Re: Index and search terms containing character "-"

Hi,

A KeywordAnalyzer solved my problem. 
Luke allowed me to understand the queries and the content of the index.

Thanks  (Erick & Balasubramanian Sudaakeran)
Tom

--- En date de : Dim 31.5.09, Erick Erickson <er...@gmail.com> a écrit :

De: Erick Erickson <er...@gmail.com>
Objet: Re: Index and search terms containing character "-"
À: java-user@lucene.apache.org
Date: Dimanche 31 Mai 2009, 15h33

Simple analyzer does two things: splits tokens on non-letter characters and
lowercases them.

So, in your test you've indexed the tokens "jack" and "bauer" in your second
document, the hyphen is completely lost during tokenization and you have
two tokens for that document.

Using the term query "jack-bauer" is looking for a *single* token that is
exactly "jack-bauer", which is nowhere in your index.

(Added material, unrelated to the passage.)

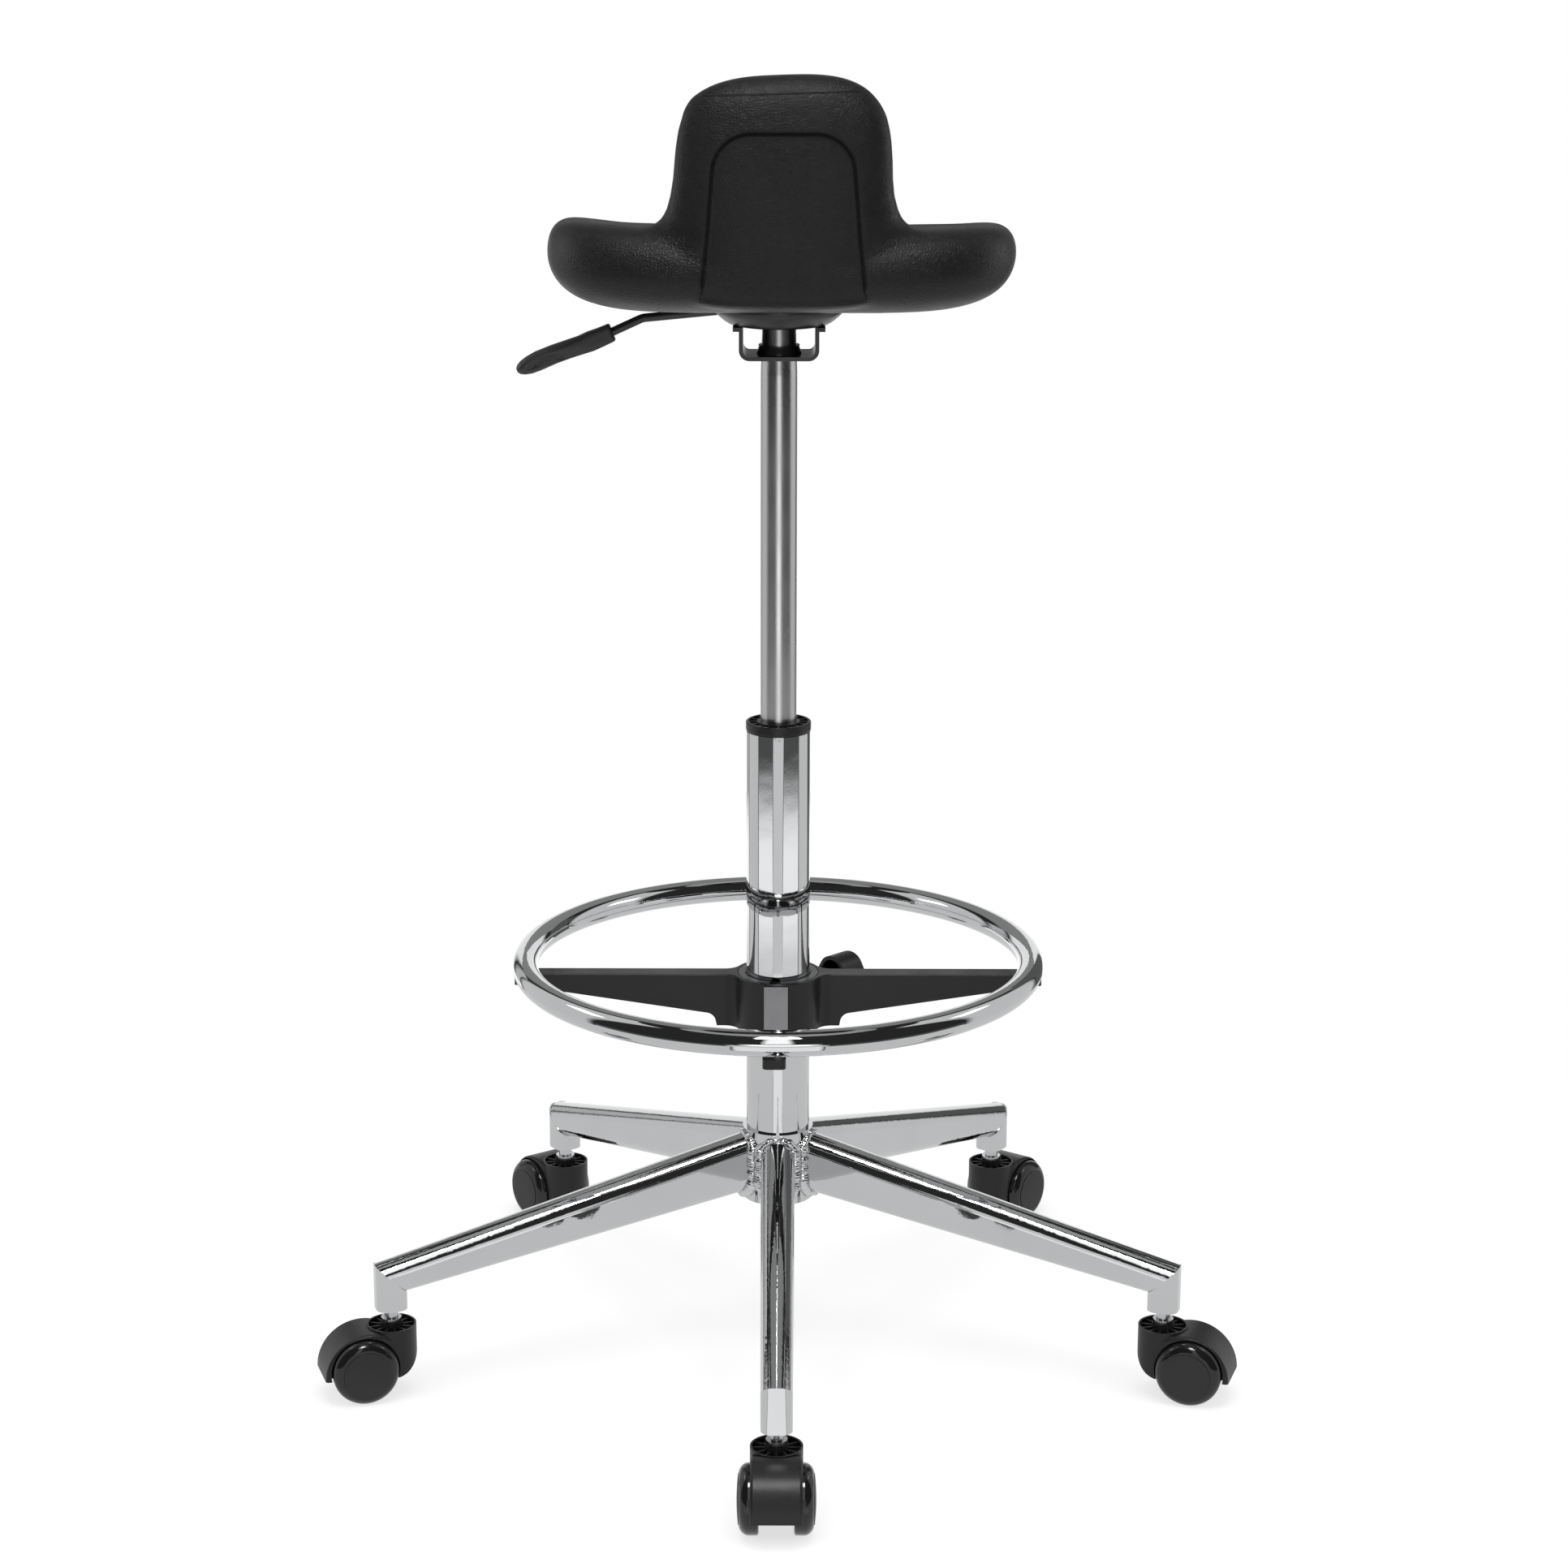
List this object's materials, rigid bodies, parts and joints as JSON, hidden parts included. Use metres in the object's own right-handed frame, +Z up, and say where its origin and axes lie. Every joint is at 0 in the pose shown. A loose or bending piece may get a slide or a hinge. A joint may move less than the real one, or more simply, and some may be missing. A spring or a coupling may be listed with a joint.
{
  "type": "drafting chair",
  "caption": "Armless drafting chair: foam seat with a short back, lever-released gas lift, height-adjustable foot ring and a star base on twin-wheel casters.",
  "frame": {"origin": "on the floor, at the axis of the column", "axes": "+Z up along the column; -Y towards the side of the short back, along one arm of the base; +X to the right of someone who stands behind the seat; the release lever is on the -X side"},
  "size_m": [0.723, 0.6878, 1.0195],
  "materials": {
    "chromed_steel": "polished",
    "black_nylon": "satin",
    "caster_nylon": "gloss",
    "wheel_nylon": "gloss",
    "plated_steel": "brushed",
    "ground_steel": "polished",
    "rubber": "matte",
    "polished_steel": "polished",
    "grey_acetal": "satin",
    "white_acetal": "satin",
    "brass": "polished",
    "black_painted_steel": "satin",
    "plywood": "matte",
    "polyurethane_foam": "satin"
  },
  "bodies": {
    "base": {"base_hub": "chromed_steel", "base_arm_1": "chromed_steel", "base_arm_2": "chromed_steel", "base_arm_3": "chromed_steel", "base_arm_4": "chromed_steel", "base_arm_5": "chromed_steel", "arm_sockets": "chromed_steel", "stem_bushes": "plated_steel", "caster_stems": "plated_steel", "column_tube": "chromed_steel", "ring_stop": "black_nylon", "guide_bush": "black_nylon", "column_end_plate": "plated_steel", "thrust_bearing": "plated_steel"},
    "piston": {"piston_rod": "ground_steel", "bearing_top_race": "plated_steel", "rod_bumper": "rubber", "rod_clip": "plated_steel"},
    "seat": {"gas_cylinder": "polished_steel", "cylinder_end_guide": "grey_acetal", "cone_bracket": "black_painted_steel", "cone_collar": "black_painted_steel", "neck_ring": "black_painted_steel", "mechanism_dish": "black_painted_steel", "seat_plate": "black_painted_steel", "seat_screws": "plated_steel", "seat_board": "plywood", "lever_clip": "black_painted_steel", "seat_foam": "polyurethane_foam"},
    "valve": {"valve_button": "white_acetal"},
    "lever": {"release_lever": "black_painted_steel", "lever_handle": "black_nylon"},
    "ring_liner": {"ring_sleeve": "grey_acetal"},
    "foot_ring": {"foot_ring": "chromed_steel", "ring_screws": "plated_steel", "ring_spider": "black_nylon", "clamp_insert": "brass"},
    "clamp": {"clamp_screw": "plated_steel", "clamp_knob": "black_nylon"},
    "caster_1": {"caster_hood_1": "caster_nylon", "caster_axle_1": "plated_steel"},
    "wheel_left_1": {"caster_wheel_left_1": "wheel_nylon"},
    "wheel_right_1": {"caster_wheel_right_1": "wheel_nylon"},
    "caster_2": {"caster_hood_2": "caster_nylon", "caster_axle_2": "plated_steel"},
    "wheel_left_2": {"caster_wheel_left_2": "wheel_nylon"},
    "wheel_right_2": {"caster_wheel_right_2": "wheel_nylon"},
    "caster_3": {"caster_hood_3": "caster_nylon", "caster_axle_3": "plated_steel"},
    "wheel_left_3": {"caster_wheel_left_3": "wheel_nylon"},
    "wheel_right_3": {"caster_wheel_right_3": "wheel_nylon"},
    "caster_4": {"caster_hood_4": "caster_nylon", "caster_axle_4": "plated_steel"},
    "wheel_left_4": {"caster_wheel_left_4": "wheel_nylon"},
    "wheel_right_4": {"caster_wheel_right_4": "wheel_nylon"},
    "caster_5": {"caster_hood_5": "caster_nylon", "caster_axle_5": "plated_steel"},
    "wheel_left_5": {"caster_wheel_left_5": "wheel_nylon"},
    "wheel_right_5": {"caster_wheel_right_5": "wheel_nylon"}
  },
  "joints": [
    {"name": "piston_turn", "type": "hinge", "parent": "base", "child": "piston", "pos_m": [0, 0, 0.13], "axis": [0, 0, 1], "continuous": true},
    {"name": "seat_lift", "type": "slide", "parent": "piston", "child": "seat", "axis": [0, 0, 1], "range_m": [-0.265, 0]},
    {"name": "lever_tilt", "type": "hinge", "parent": "seat", "child": "lever", "pos_m": [-0.036, 0, 0.8376], "axis": [0, 1, 0], "range_deg": [0, 3.3], "stiffness_Nm_per_rad": 2.5, "springref_deg": -3.44},
    {"name": "valve_press", "type": "slide", "parent": "seat", "child": "valve", "axis": [0, 0, 1], "range_m": [-0.003, 0], "stiffness_N_per_m": 300, "springref_m": 0.001},
    {"name": "ring_height", "type": "slide", "parent": "base", "child": "ring_liner", "axis": [0, 0, 1], "range_m": [-0.016, 0.18]},
    {"name": "ring_turn", "type": "hinge", "parent": "ring_liner", "child": "foot_ring", "pos_m": [0, 0, 0.2927], "axis": [0, 0, 1], "continuous": true},
    {"name": "clamp_turn", "type": "hinge", "parent": "foot_ring", "child": "clamp", "pos_m": [0.04101, 0.04101, 0.29275], "axis": [0.7071, 0.7071, 0], "range_deg": [0, 270]},
    {"name": "caster_swivel_1", "type": "hinge", "parent": "base", "child": "caster_1", "pos_m": [0, -0.318, 0.058], "axis": [0, 0, 1], "continuous": true},
    {"name": "wheel_left_1_roll", "type": "hinge", "parent": "caster_1", "child": "wheel_left_1", "pos_m": [0, -0.343, 0.026], "axis": [1, 0, 0], "continuous": true},
    {"name": "wheel_right_1_roll", "type": "hinge", "parent": "caster_1", "child": "wheel_right_1", "pos_m": [0, -0.343, 0.026], "axis": [1, 0, 0], "continuous": true},
    {"name": "caster_swivel_2", "type": "hinge", "parent": "base", "child": "caster_2", "pos_m": [0.30244, -0.09827, 0.058], "axis": [0, 0, 1], "continuous": true},
    {"name": "wheel_left_2_roll", "type": "hinge", "parent": "caster_2", "child": "wheel_left_2", "pos_m": [0.32621, -0.10599, 0.026], "axis": [0.309, 0.9511, 0], "continuous": true},
    {"name": "wheel_right_2_roll", "type": "hinge", "parent": "caster_2", "child": "wheel_right_2", "pos_m": [0.32621, -0.10599, 0.026], "axis": [0.309, 0.9511, 0], "continuous": true},
    {"name": "caster_swivel_3", "type": "hinge", "parent": "base", "child": "caster_3", "pos_m": [0.18692, 0.25727, 0.058], "axis": [0, 0, 1], "continuous": true},
    {"name": "wheel_left_3_roll", "type": "hinge", "parent": "caster_3", "child": "wheel_left_3", "pos_m": [0.20161, 0.27749, 0.026], "axis": [-0.809, 0.5878, 0], "continuous": true},
    {"name": "wheel_right_3_roll", "type": "hinge", "parent": "caster_3", "child": "wheel_right_3", "pos_m": [0.20161, 0.27749, 0.026], "axis": [-0.809, 0.5878, 0], "continuous": true},
    {"name": "caster_swivel_4", "type": "hinge", "parent": "base", "child": "caster_4", "pos_m": [-0.18692, 0.25727, 0.058], "axis": [0, 0, 1], "continuous": true},
    {"name": "wheel_left_4_roll", "type": "hinge", "parent": "caster_4", "child": "wheel_left_4", "pos_m": [-0.20161, 0.27749, 0.026], "axis": [-0.809, -0.5878, 0], "continuous": true},
    {"name": "wheel_right_4_roll", "type": "hinge", "parent": "caster_4", "child": "wheel_right_4", "pos_m": [-0.20161, 0.27749, 0.026], "axis": [-0.809, -0.5878, 0], "continuous": true},
    {"name": "caster_swivel_5", "type": "hinge", "parent": "base", "child": "caster_5", "pos_m": [-0.30244, -0.09827, 0.058], "axis": [0, 0, 1], "continuous": true},
    {"name": "wheel_left_5_roll", "type": "hinge", "parent": "caster_5", "child": "wheel_left_5", "pos_m": [-0.32621, -0.10599, 0.026], "axis": [0.309, -0.9511, 0], "continuous": true},
    {"name": "wheel_right_5_roll", "type": "hinge", "parent": "caster_5", "child": "wheel_right_5", "pos_m": [-0.32621, -0.10599, 0.026], "axis": [0.309, -0.9511, 0], "continuous": true}
  ],
  "couplings": [
    {"joint": "valve_press", "follows": "lever_tilt", "m_per_rad": -0.04}
  ]
}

Term queries assume
that you know exactly what result you want, they don't try to transform the
input at all. Had you run "jack-bauer" through the query parser with
SimpleAnalyzer, you'd be searching for a document with the two terms
"jack" and "bauer", and you'd have hit your second document but not your
first.

I'd strongly recommend you get a copy of Luke, it's invaluable for questions
like this
because it lets you look at what's actually in your index. It'll also show
you how
queries get broken down when pushed through various analyzers...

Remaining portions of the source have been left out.